- Work to be completed
In the records below, find each line with the word "that" and copy it.

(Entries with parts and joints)

====

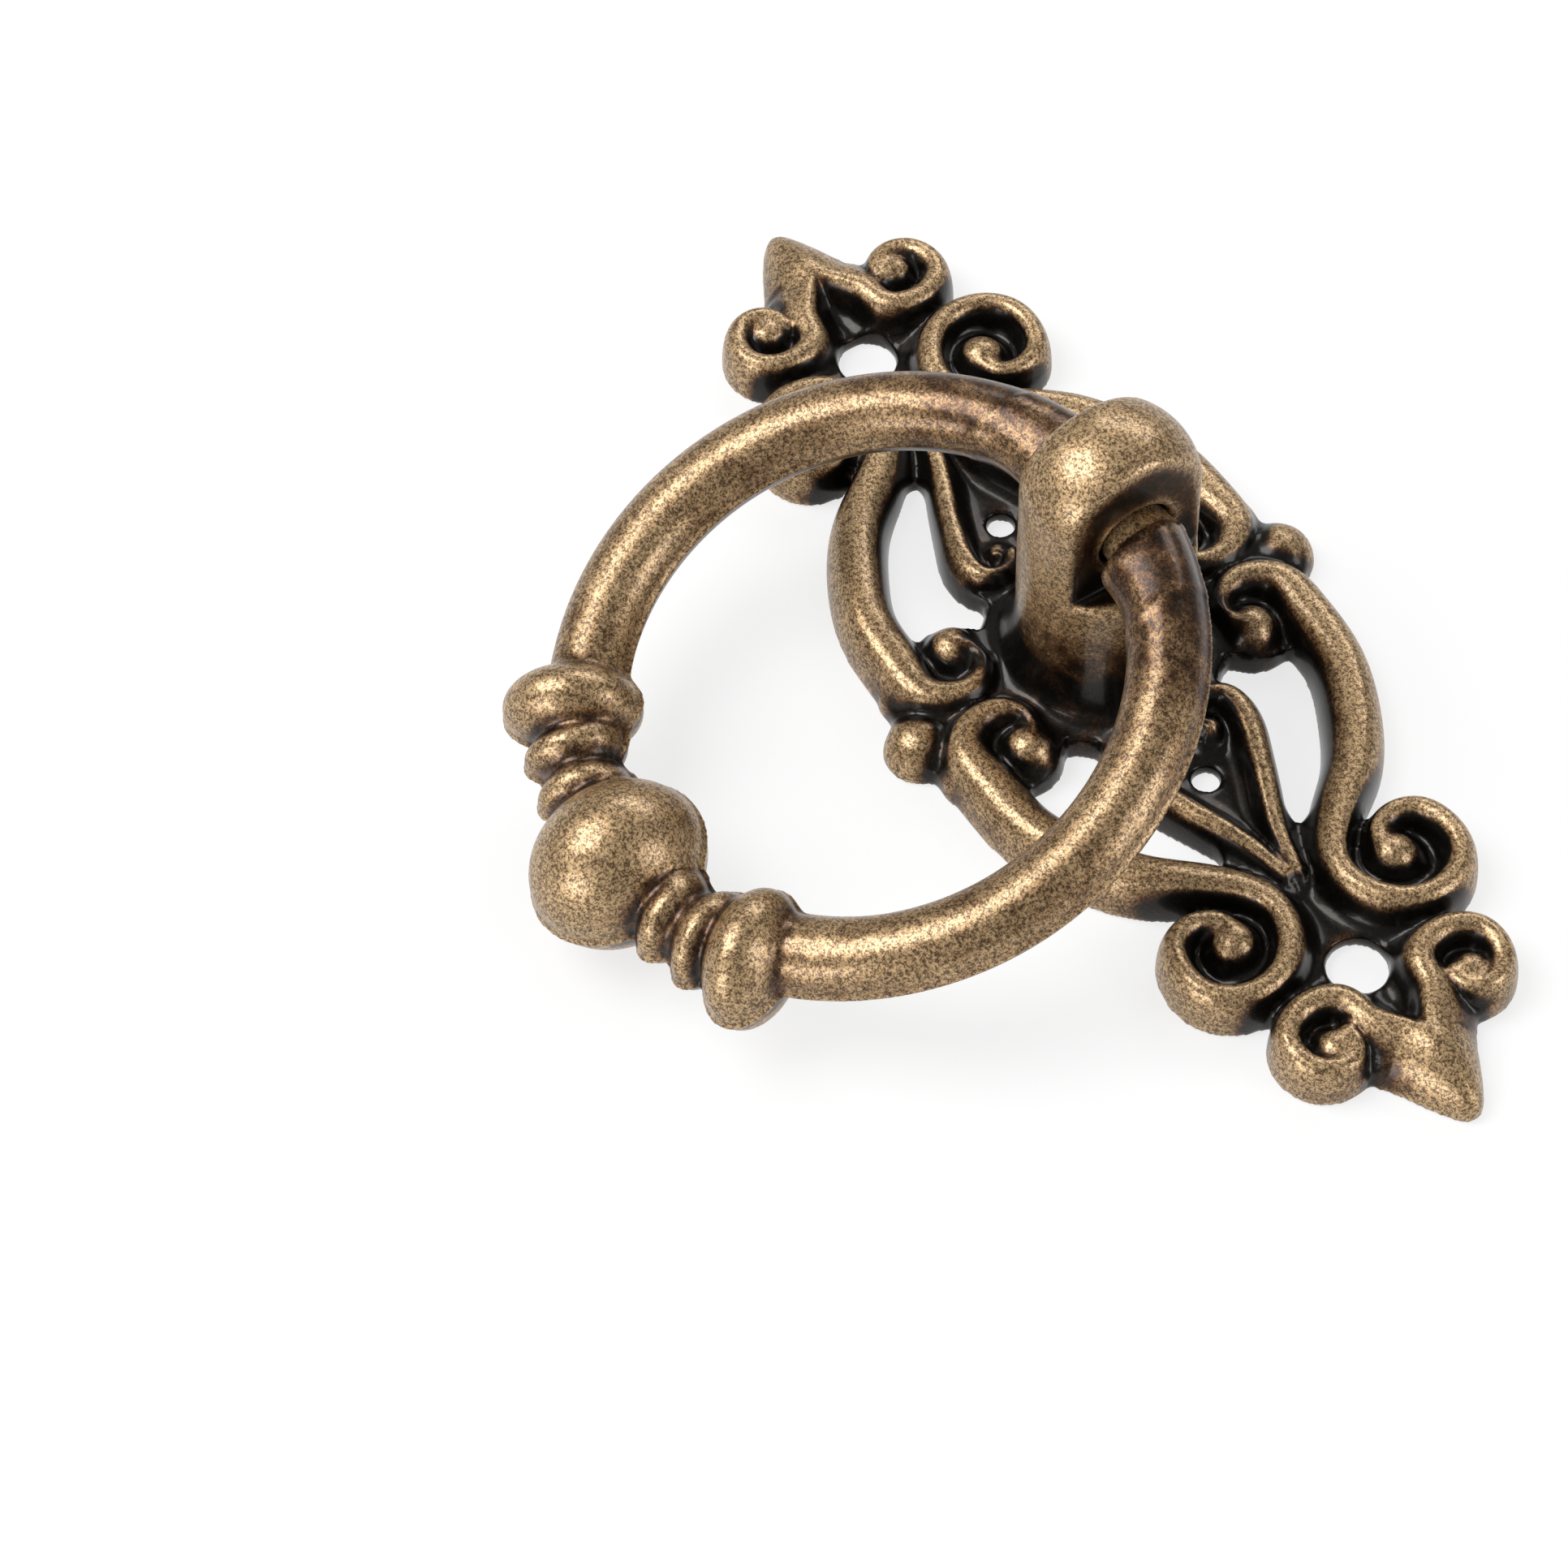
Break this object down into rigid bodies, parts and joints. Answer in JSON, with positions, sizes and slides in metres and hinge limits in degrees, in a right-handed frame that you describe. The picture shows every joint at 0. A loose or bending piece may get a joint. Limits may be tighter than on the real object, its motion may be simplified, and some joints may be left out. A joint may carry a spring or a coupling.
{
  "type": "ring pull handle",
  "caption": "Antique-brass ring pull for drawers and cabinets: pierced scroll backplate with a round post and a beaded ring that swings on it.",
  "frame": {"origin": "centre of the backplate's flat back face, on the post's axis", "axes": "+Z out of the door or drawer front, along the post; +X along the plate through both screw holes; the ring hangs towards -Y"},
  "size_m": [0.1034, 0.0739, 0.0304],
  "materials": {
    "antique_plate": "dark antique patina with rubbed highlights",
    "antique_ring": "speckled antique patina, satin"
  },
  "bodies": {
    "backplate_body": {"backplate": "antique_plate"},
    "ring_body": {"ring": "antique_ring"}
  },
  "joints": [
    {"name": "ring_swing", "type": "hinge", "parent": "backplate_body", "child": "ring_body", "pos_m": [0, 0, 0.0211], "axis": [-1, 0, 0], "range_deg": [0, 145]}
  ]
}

====

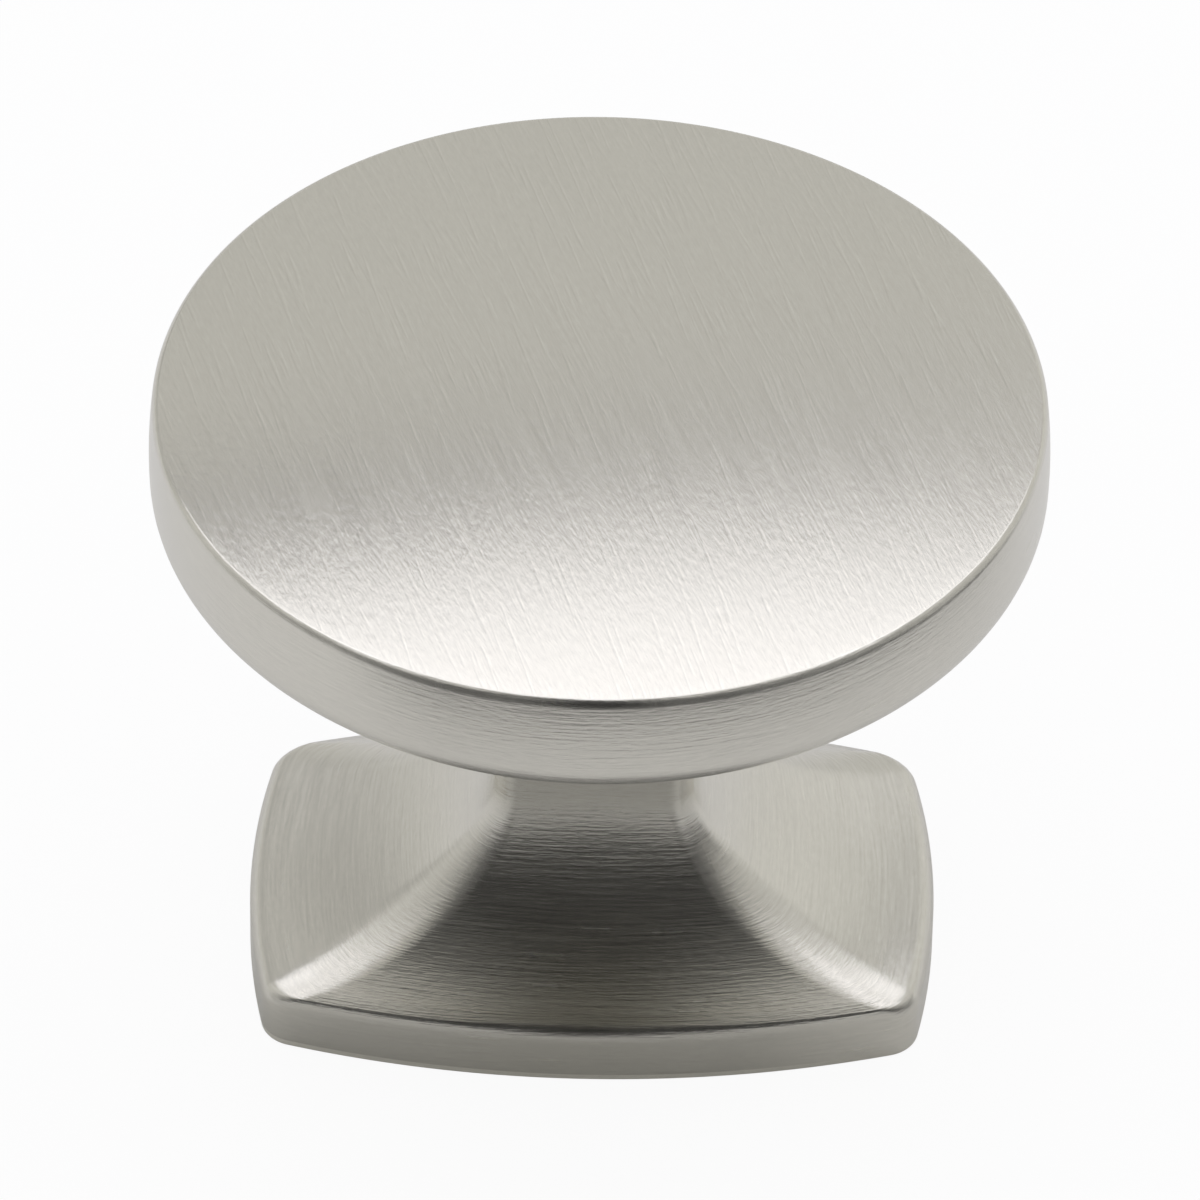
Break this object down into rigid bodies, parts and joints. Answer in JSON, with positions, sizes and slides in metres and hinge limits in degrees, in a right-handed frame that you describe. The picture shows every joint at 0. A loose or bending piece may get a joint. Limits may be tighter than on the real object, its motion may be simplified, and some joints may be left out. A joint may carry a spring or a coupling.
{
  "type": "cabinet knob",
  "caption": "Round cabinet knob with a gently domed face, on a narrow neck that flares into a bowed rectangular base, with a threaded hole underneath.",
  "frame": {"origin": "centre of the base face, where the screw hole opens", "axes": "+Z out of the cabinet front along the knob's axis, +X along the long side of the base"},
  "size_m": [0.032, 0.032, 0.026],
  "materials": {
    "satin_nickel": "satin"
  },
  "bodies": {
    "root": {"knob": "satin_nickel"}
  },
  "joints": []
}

====

- Problem solution
Break this object down into rigid bodies, parts and joints. Answer in JSON, with positions, sizes and slides in metres and hinge limits in degrees, in a right-handed frame that you describe. The picture shows every joint at 0. A loose or bending piece may get a joint. Limits may be tighter than on the real object, its motion may be simplified, and some joints may be left out. A joint may carry a spring or a coupling.
  "caption": "Antique-brass ring pull for drawers and cabinets: pierced scroll backplate with a round post and a beaded ring that swings on it.",
Break this object down into rigid bodies, parts and joints. Answer in JSON, with positions, sizes and slides in metres and hinge limits in degrees, in a right-handed frame that you describe. The picture shows every joint at 0. A loose or bending piece may get a joint. Limits may be tighter than on the real object, its motion may be simplified, and some joints may be left out. A joint may carry a spring or a coupling.
  "caption": "Round cabinet knob with a gently domed face, on a narrow neck that flares into a bowed rectangular base, with a threaded hole underneath.",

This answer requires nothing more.